FTA Vantage Point: Interest Rates  

How do higher interest rates impact the economy?

  • To discover the different ways interest rates impact the economy
  • To understand the different stages of the economic cycle
  • To discover how interest rate movements impact unemployment

Sometimes the timing or scope of the rate rises is wrong – that is, central banks either leave it too late to put rates up or they put them up excessively quickly.

In the case of the former, inflation gets out of control, and it may be accompanied by a credit bubble, which subsequently bursts and leads to a very major recession of the kind seen around 2007.

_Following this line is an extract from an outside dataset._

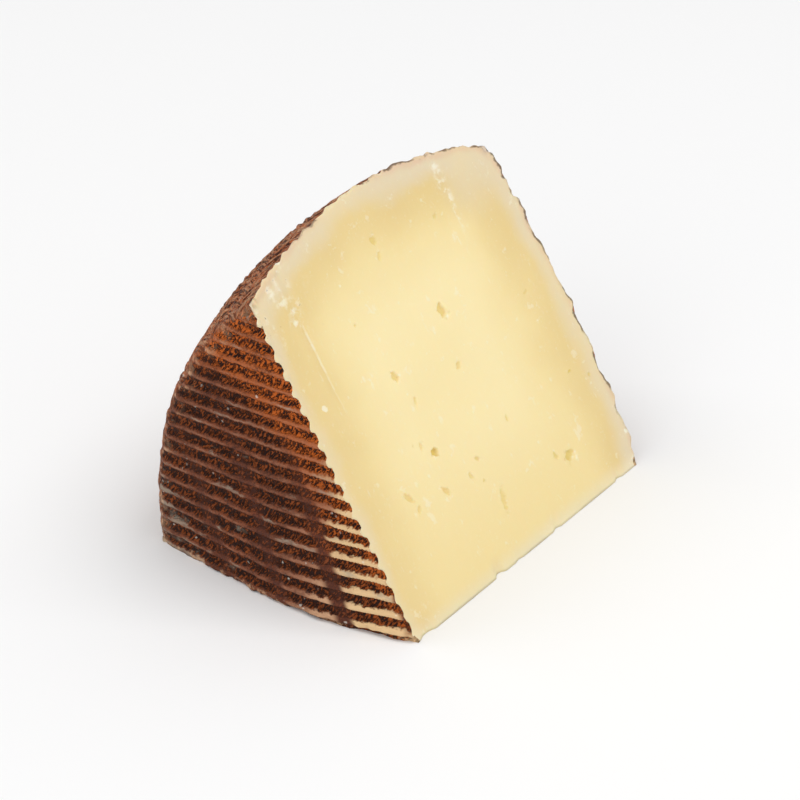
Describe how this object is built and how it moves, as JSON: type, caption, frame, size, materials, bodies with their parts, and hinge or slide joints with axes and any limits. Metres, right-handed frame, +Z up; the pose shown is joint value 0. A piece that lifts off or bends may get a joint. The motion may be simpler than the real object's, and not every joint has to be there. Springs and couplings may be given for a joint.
{
  "type": "cheese wedge",
  "caption": "Hand-cut wedge of a small aged sheep's-milk cheese wheel with a ribbed brown rind, lying on one of its two cut faces.",
  "frame": {"origin": "centre of the bottom of the bounding box, on the cut face that the wedge lies on", "axes": "+Z up from the lower cut face; Y along the axis of the wheel the wedge was cut from, so the wheel's flat faces look along -Y and +Y; +X from the rind towards the tip edge"},
  "size_m": [0.0852, 0.09, 0.0825],
  "materials": {
    "cheese": "pale yellow aged cheese paste, smooth and slightly waxy on the cuts, with a matt brown basket-marked rind on the flat faces and the side"
  },
  "bodies": {
    "root": {"cheese_wedge": "cheese"}
  },
  "joints": []
}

In the case of the latter, the rates go up when the economy is still only in the recovery, or early-stage expansion phase, and tip it into recession.

In 2011, the European Central Bank was the first developed market central bank to lift rates following the global financial crisis, a move most economists now regard as a mistake, as it precipitated the sovereign debt crisis. 

Central banks' attempt to calculate a rate of interest that enables both full employment and inflation to be at or near the 2 per cent target, and to move rates up or down, to manage the economy towards that target. This theoretical calculation is known as the neutral rate of interest. 

What is making central bankers' lives difficult right now, according to Silvia Dall’Angelo, senior economist at Federated Hermes, is the speed at which the global economy may be advancing through the four stages of the cycle. 

The recession happened rapidly, but so did the exit, and we are therefore now either in the recovery phase, or already in the expansion phase.

She says: “It is possible we are already in a mature phase of the recovery. In addition to the pandemic effects of recent years, we have had very unusual monetary policy, which is having a distorting effect. Central banks are aiming for a soft landing, and that would see the level of economic growth slow this year, as monetary policy tightens.” 

By increasing interest rates, central banks are aiming to slow both the growth in the supply of money, and in the velocity at which money moves through the economy. 

Money matters

Money is created when commercial banks issue loans based on the level of their deposits or the funding they can obtain in the debt markets. 

Banks tend to want to do this when the economy is in the later stages of the recovery phase, or in the expansion phase, as the renewed level of economic activity should mean loans are performing and customers' savings levels are high. 

The risk is that with both banks and consumers feeling optimistic as memories of the previous recession fade, they reduce their level of savings, and increase their level of borrowing.